Обращаясь к душе, мы поднимаемся над морем помыслов, устремлений, страхов – к более чистому, более ясному образу нас самих, и не более того. Душа не образ Божий: душа только идеальный образ меня самого. Поклонение душе – еще один вид идолопоклонства, это грех поэтов. Даже для порока они находят пленительное и идеальное выражение, потому что говорят, собственно, не о пороке, но о душевных склонностях, которые в нашем мире привели их к пороку.
Поклонение собственной душе ведет к демонизму своего рода – к сознательной и ясной возвышенности, полной одушевленности, прозрачности внутренней жизни без склонения перед высшей силой или, при почтении к этой Силе, к постоянным мольбам о прощении без желания перемениться. Демон ведь совсем не бездушное существо; он дальше от животного, чем рядовой человек; его отличие в нежелании подчиниться высшему, в желании безграничной свободы. Таков путь поэтов, и Пушкин, и Достоевский следовали этому пути – пусть и каялись, пусть и молили о прощении.
Трудность культуры, понимаемой исключительно как «устремление к высокому и прекрасному», именно в том, что культурному человеку как никакому другому свойственна раздвоенность между знанием доброго и деланием дурного. Такая культура включает в себя множество разнообразных ощущений, а также способность свободного восприятия – т. е. такого, которое не порабощает личность новому, только что испытанному умственному или чувственному аромату – и, в конечном счете, не препятствует разрушению личности, но только защищает ее от грубых соблазнов, делая более уязвимой для соблазнов тончайших.

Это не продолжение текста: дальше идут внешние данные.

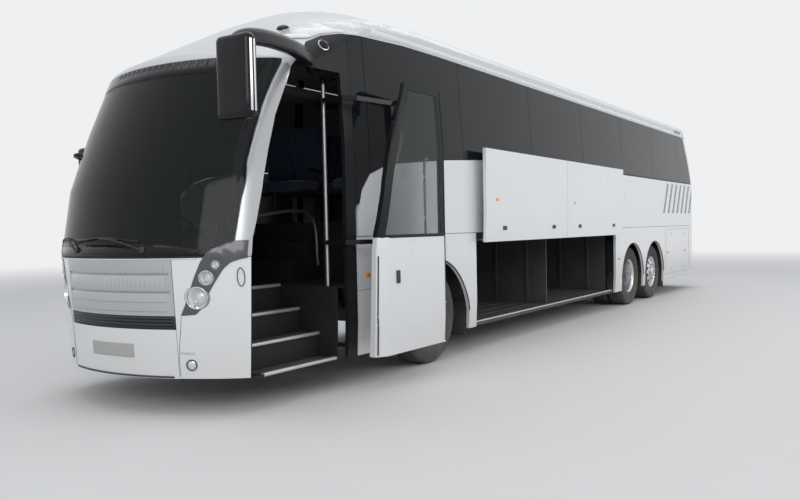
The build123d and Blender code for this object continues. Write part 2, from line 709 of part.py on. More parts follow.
for side, tag in ((1, "near"), (-1, "off")):
    x = side * kingpin_x
    knuckle = Pos(x, front_axle_y, tyre_radius) * Cylinder(kingpin_r, 240)
    for z0 in (415.0, 585.0):
        knuckle = knuckle + box(side * 815, side * 960, front_axle_y - 40, front_axle_y + 40, z0, z0 + 40)
    knuckle = knuckle + box(side * 920, side * 960, front_axle_y - 60, front_axle_y + 60, 415, 625)
    centre = (side * 955, front_axle_y, tyre_radius)
    knuckle = knuckle + rod(centre, (side * hub_end, front_axle_y, tyre_radius), stub_r)
    save("knuckle_" + tag, [knuckle])


def flats(radius, x0, x1, end_radius=None, sides=40):
    face = Plane.YZ.offset(x0) * RegularPolygon(radius, sides)
    if end_radius is None:
        return extrude(face, amount=x1 - x0)
    fall = (radius - end_radius) * math.cos(math.pi / sides)
    return extrude(face, amount=x1 - x0, taper=math.degrees(math.atan(fall / (x1 - x0))))


def round_hole(radius, x0, x1):
    return rod((x0, 0, 0), (x1, 0, 0), radius)


def tyre(x, y):
    h = tyre_width / 2
    half = flats(tyre_radius, -1, h - 30) + flats(tyre_radius, h - 30, h, tyre_radius - 14)
    return Pos(x, y, tyre_radius) * (half + mirrored(half) - flats(rim_radius, -h - 1, h + 1, sides=24))


def turned_with_flats(profile, sides=24):
    faces = []
    for step in range(sides):
        turns = [2 * math.pi * (step + k) / sides for k in (0, 1)]
        for (x0, r0), (x1, r1) in zip(profile, profile[1:] + profile[:1]):
            ring = [(x0, r0, turns[0]), (x1, r1, turns[0]), (x1, r1, turns[1]), (x0, r0, turns[1])]
            corners = [(x, r * math.cos(a), r * math.sin(a)) for x, r, a in ring]
            faces.append(make_face(Polyline(*corners, close=True)).face())
    shape = Solid(Shell(faces))
    return shape if shape.volume > 0 else -shape


bore_r = stub_r + running
half_rim = 114.0
# Rim sections: distance out from the wheel's middle, and radius
outer_lip = (half_rim, rim_radius)
inner_lip = (-half_rim, rim_radius)
DISHED_RING = [outer_lip, (96, 262), (134, 172), (134, 70), (118, 70)]
DISHED_RING += [(118, 166), (80, 250), (-half_rim, 262), inner_lip]
DEEP_RING = [outer_lip, (96, 262), (-100, 246), (-135, 172), (-135, 90)]
DEEP_RING += [(-151, 90), (-151, 180), (-half_rim, 262), inner_lip]
INNER_RING = [inner_lip, (-half_rim, 272), (100, 246), (135, 172), (135, 62)]
INNER_RING += [(151, 62), (151, 180), (half_rim, 262), outer_lip]


def alloy_rim():
    shape = turned_with_flats(DISHED_RING) + flats(90, 119, 166, sides=24)
    return shape - round_hole(bore_r, 0, 152)


def twin_rims():
    inner = Pos(-twin_pitch, 0, 0) * turned_with_flats(INNER_RING)
    hub = flats(110, -190, -28, sides=24)
    return turned_with_flats(DEEP_RING) + inner + hub - round_hole(bore_r, -300, -45)


inner_x = wheel_x - twin_pitch
for side, tag in ((1, "near"), (-1, "off")):
    save("tyre_front_" + tag, [tyre(side * wheel_x, front_axle_y)])
    save("tyre_drive_" + tag, [tyre(side * wheel_x, drive_axle_y), tyre(side * inner_x, drive_axle_y)])
    save("tyre_tag_" + tag, [tyre(side * wheel_x, tag_axle_y)])
    for name, y in (("rim_front_", front_axle_y), ("rim_tag_", tag_axle_y)):
        rim = alloy_rim() if side > 0 else mirrored(alloy_rim())
        save(name + tag, [Pos(side * wheel_x, y, tyre_radius) * rim])
    twin = twin_rims() if side > 0 else mirrored(twin_rims())
    save("rim_drive_" + tag, [Pos(side * wheel_x, drive_axle_y, tyre_radius) * twin])

# Mirrors on their arms
near_arm = bent_bar([(1090, -5990, 2925), (1290, -6390, 2950), (1490, -7060, 2950), (1530, -7385, 2870)], 80, 110)
head_x = 1545.0
head_y = -7410.0
near_head = chamfer((Pos(head_x, head_y, 2560) * Box(330, 110, 600)).edges(), 30)
off_arm = bent_bar([(-1110, -6688, 2230), (-1225, -6794, 2230), (-1480, -6500, 2230)], 40, 40)
off_head = chamfer((Pos(-1500, -6470, 2150) * Box(200, 100, 400)).edges(), 28)
mirror_near = near_arm - outer_form + near_head
mirror_off = off_arm - outer_form + off_head
save("mirrors", [mirror_near, mirror_off])
near_pane = Pos(head_x, head_y + 57, 2545) * Box(270, 4, 500)
off_pane = Pos(-1500, -6418, 2150) * Box(150, 4, 340)
save("mirror_glass", [near_pane, off_pane])

# Entrance door: shaped shut, then moved along to its open place
door_points = [(-6950.0, skirt_z + 10)] + PILLAR_REAR
leaf_rear_y = doorway_rear_y - 15
door_points += [(-6370, door_top_z), (leaf_rear_y, door_top_z), (leaf_rear_y, skirt_z + 10)]
door_place = Pos(door_shift_x, door_shift_y, 0)
leaf_form = panel(skin, door_points, 1000, side_reach)
leaf_border = 80.0
leaf_void = extrude(Plane.YZ.offset(1000) * shrunk(door_points, leaf_border), amount=400, dir=(1, 0, 0))
pane_low_z = 1390.0
leaf_void = leaf_void - box(1000, side_reach, -7100, -5700, skirt_z, pane_low_z)
leaf = leaf_form - leaf_void
DOOR_ARMS = [1350.0, 2640.0]
door_pin_r = 8.0
post_r = 20.0
for arm_z in DOOR_ARMS:
    for z0 in (arm_z - 32, arm_z + 22):
        lug = box(hinge_shut[0] - 16, 1260, hinge_shut[1] - 20, hinge_shut[1] + 20, z0, z0 + 10) & inner_form
        leaf = leaf + lug
    leaf = leaf + rod((*hinge_shut, arm_z - 30), (*hinge_shut, arm_z + 30), door_pin_r, 10)
save("door_leaf", [door_place * leaf])
save("door_glass", [door_place * (glass_skin & leaf_void)])
arms = rod((post_x, post_y, post_z0), (post_x, post_y, post_z1), post_r)
tip_x = hinge_open[0] - post_x
tip_y = hinge_open[1] - post_y
ARM_PATH = [(0, 0), (50, -65), (tip_x - 178, -65), (tip_x - 88, 20), (tip_x, tip_y)]
for arm_z in DOOR_ARMS:
    path = [(post_x + x, post_y + y) for x, y in ARM_PATH]
    arms = arms + flat_arm(path, 14, 18, door_pin_r + running, Pos(0, 0, arm_z - 21) * Plane.XY, 42)
save("door_arms", [arms])

# Luggage doors on parallel arms: raised on the near side, shut on the off side
lift_pivot = (1090.0, 1320.0)
lift_hinge_shut = (1184.0, 800.0)
lift_hinge_up = (lift_hinge_shut[0] + flap_out, lift_hinge_shut[1] + flap_rise)
lift_elbow = (1298.0, 1310.0)
lift_inset = 130.0
lift_pin_r = 6.0
shaft_gap = 67.0 + running
BAYS = [("front", bay_front_y, bay_split_y), ("rear", bay_split_y, bay_rear_y)]
up_angle = math.atan2(lift_hinge_up[1] - lift_pivot[1], lift_hinge_up[0] - lift_pivot[0])
shut_angle = math.atan2(lift_hinge_shut[1] - lift_pivot[1], lift_hinge_shut[0] - lift_pivot[0])
turn = shut_angle - up_angle
elbow_dx = lift_elbow[0] - lift_pivot[0]
elbow_dz = lift_elbow[1] - lift_pivot[1]
elbow_shut = (
    lift_pivot[0] + elbow_dx * math.cos(turn) - elbow_dz * math.sin(turn),
    lift_pivot[1] + elbow_dx * math.sin(turn) + elbow_dz * math.cos(turn),
)


def lift_arms(y0, y1, elbow, hinge):
    shaft_start = (lift_pivot[0], y0 + shaft_gap, lift_pivot[1])
    shape = rod(shaft_start, (lift_pivot[0], y1 - shaft_gap, lift_pivot[1]), 16)
    for y in (y0 + lift_inset, y1 - lift_inset):
        arm = flat_arm([lift_pivot, elbow, hinge], 13, 16, lift_pin_r + running, Plane.XZ.offset(-y - 12), 24)
        shape = shape + arm
    return shape


for tag, y0, y1 in BAYS:
    points = [(y0, skirt_z), (y1, skirt_z), (y1, moulding_z - 5), (y0, moulding_z - 5)]
    shut_door = panel(skin, points, 1100, side_reach, 5.0)
    for y in (y0 + lift_inset, y1 - lift_inset):
        for lug_y in (y - 25, y + 15):
            lug_z = lift_hinge_shut[1]
            lug = box(lift_hinge_shut[0] - 12, half_width, lug_y, lug_y + 10, lug_z - 16, lug_z + 16)
            shut_door = shut_door + (lug & inner_form)
        pin_start = (lift_hinge_shut[0], y - 26, lift_hinge_shut[1])
        shut_door = shut_door + rod(pin_start, (lift_hinge_shut[0], y + 26, lift_hinge_shut[1]), lift_pin_r, 10)
    save("luggage_door_near_" + tag, [Pos(flap_out, 0, flap_rise) * shut_door])
    save("luggage_door_off_" + tag, [mirrored(shut_door)])
    save("luggage_arms_near_" + tag, [lift_arms(y0, y1, lift_elbow, lift_hinge_up)])
    save("luggage_arms_off_" + tag, [mirrored(lift_arms(y0, y1, elbow_shut, lift_hinge_shut))])
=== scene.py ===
import json
from math import asin, copysign, cos, exp, hypot, pi, radians, sin

import bmesh
import bpy
from mathutils import Euler, Matrix, Vector
from mathutils.bvhtree import BVHTree
from mathutils.geometry import delaunay_2d_cdt


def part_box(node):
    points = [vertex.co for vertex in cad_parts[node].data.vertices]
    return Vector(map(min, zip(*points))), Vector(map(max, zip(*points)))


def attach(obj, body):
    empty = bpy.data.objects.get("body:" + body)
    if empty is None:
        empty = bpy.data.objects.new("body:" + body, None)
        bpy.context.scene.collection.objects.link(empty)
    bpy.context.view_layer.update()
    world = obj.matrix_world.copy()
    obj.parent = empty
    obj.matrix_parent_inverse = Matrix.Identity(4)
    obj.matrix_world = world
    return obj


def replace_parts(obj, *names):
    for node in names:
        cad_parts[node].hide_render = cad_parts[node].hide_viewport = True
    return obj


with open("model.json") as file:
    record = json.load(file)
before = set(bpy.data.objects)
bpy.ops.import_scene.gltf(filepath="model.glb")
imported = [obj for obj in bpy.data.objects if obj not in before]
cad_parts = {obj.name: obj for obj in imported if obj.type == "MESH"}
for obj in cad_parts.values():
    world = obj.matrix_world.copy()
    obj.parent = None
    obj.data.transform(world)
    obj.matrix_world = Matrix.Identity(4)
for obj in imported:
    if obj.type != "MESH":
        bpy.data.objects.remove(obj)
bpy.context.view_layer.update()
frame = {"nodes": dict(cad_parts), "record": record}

# Metres throughout: X to the entrance side, Y to the back, Z up
SIDES = ((1, "near"), (-1, "off"))

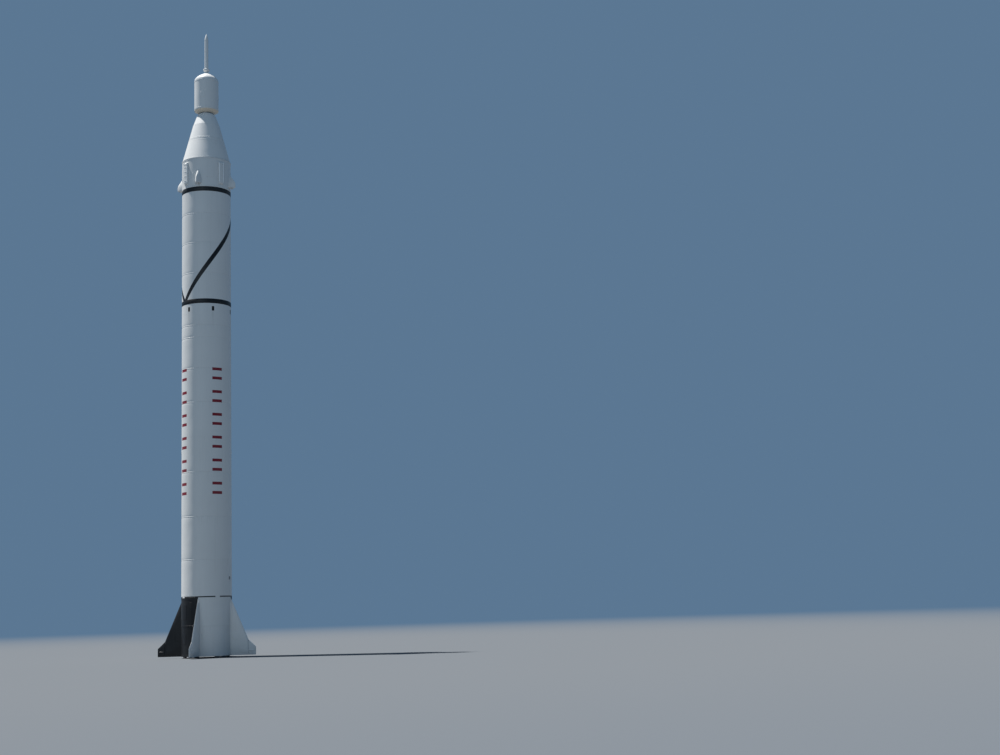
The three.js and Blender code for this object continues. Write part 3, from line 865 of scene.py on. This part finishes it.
lower_fittings = [rivet_rows([2.185, 2.215], BODY_RADIUS, 96)]
bridge = rounded_outline(0.17, 0.11, 10)
lower_fittings += [wall_patch(*bridge, angle, 2.165, BODY_RADIUS, 0.006, 0.014) for angle in DOOR_ANGLES]
port_rim = shell(turned(PORT_RIM, 40), ring=True)
port_bolts = repeated(stud(0.004, 0.003), turned([(0.073, 0.012)], 12)[0], np.eye(3))
for spot, axes in zip(PORT_SPOTS, PORT_AXES):
    lower_fittings += [repeated(port_rim, spot[None], axes), repeated(port_bolts, spot[None], axes)]
lower_fittings += wall_doors(service_doors, BODY_RADIUS)
fitting_enamel = enamel("fitting_enamel")
piece = make_piece("lower_tank_fittings", lower_fittings, fitting_enamel)
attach(piece, "rocket")
plugs = [repeated(shell(turned(PLUG_ROWS, 40)), PORT_SPOTS, PORT_AXES)]
piece = make_piece("port_plugs", plugs, plug_rubber("plug_grey"))
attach(piece, "rocket")

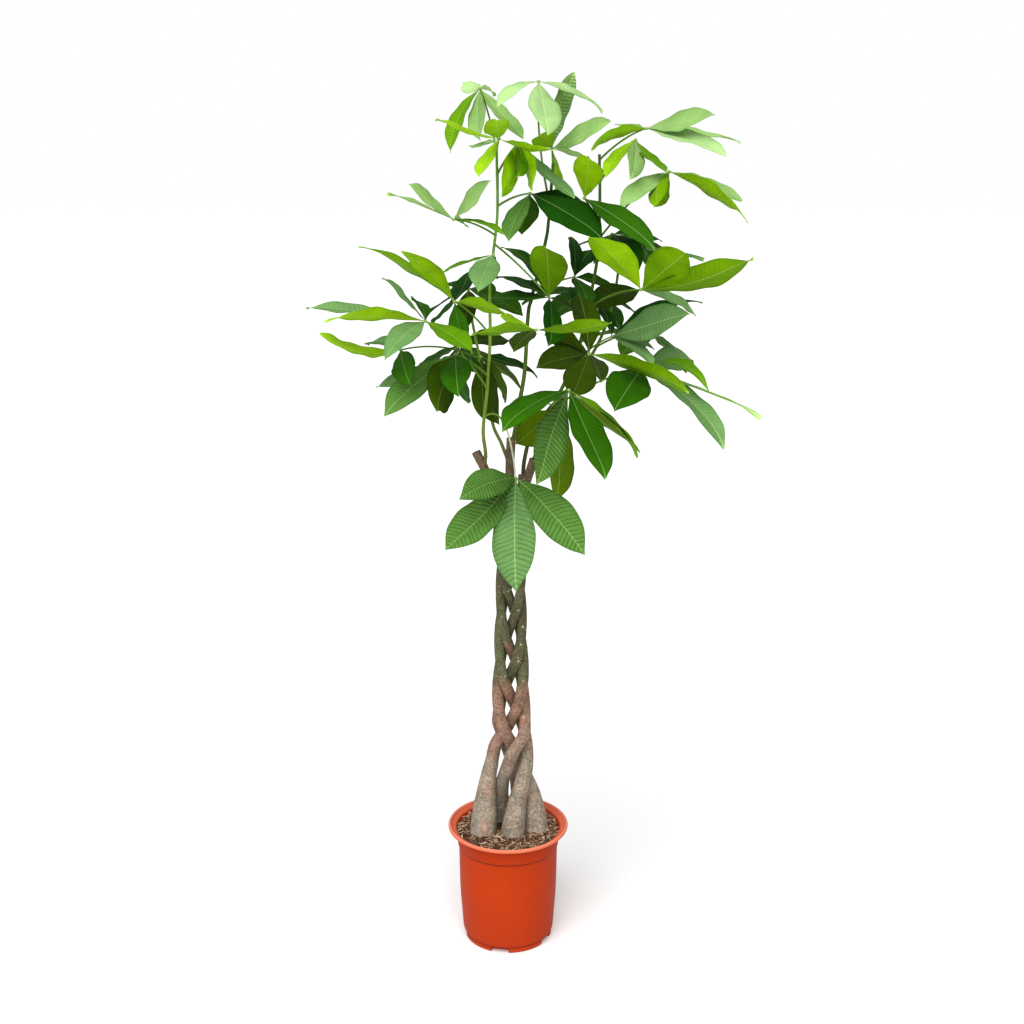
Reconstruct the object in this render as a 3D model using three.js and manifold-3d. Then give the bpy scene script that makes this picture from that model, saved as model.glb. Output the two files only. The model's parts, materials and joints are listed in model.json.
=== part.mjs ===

Есть нечто и выше искусства – нечто благое и сложное, что мы тоже называем «культурой». Не знаю только, как выразить его. Скажу так: есть некая разновидность умственной жизни (самая дорогая моему сердцу), которая не стои́т без самоумаления, без смирения ума, без мысли о судии, который вне нас и не зависит от нас. Сама наука сохраняет смирение и почтение к истине до тех только пор, пока сохраняет духовную выправку, полученную в христианские века. Научное малодушие, – т. е. готовность прилгнуть ради любимой теории; опорочить противника вместо того, чтобы победить его в споре, – тем больше, чем больше расстояние между совестью ученого и христианской совестью. (Возможно, впрочем, что выражение «христианская совесть» есть тавтология – ведь именно религия Библии научила нас стыдиться.)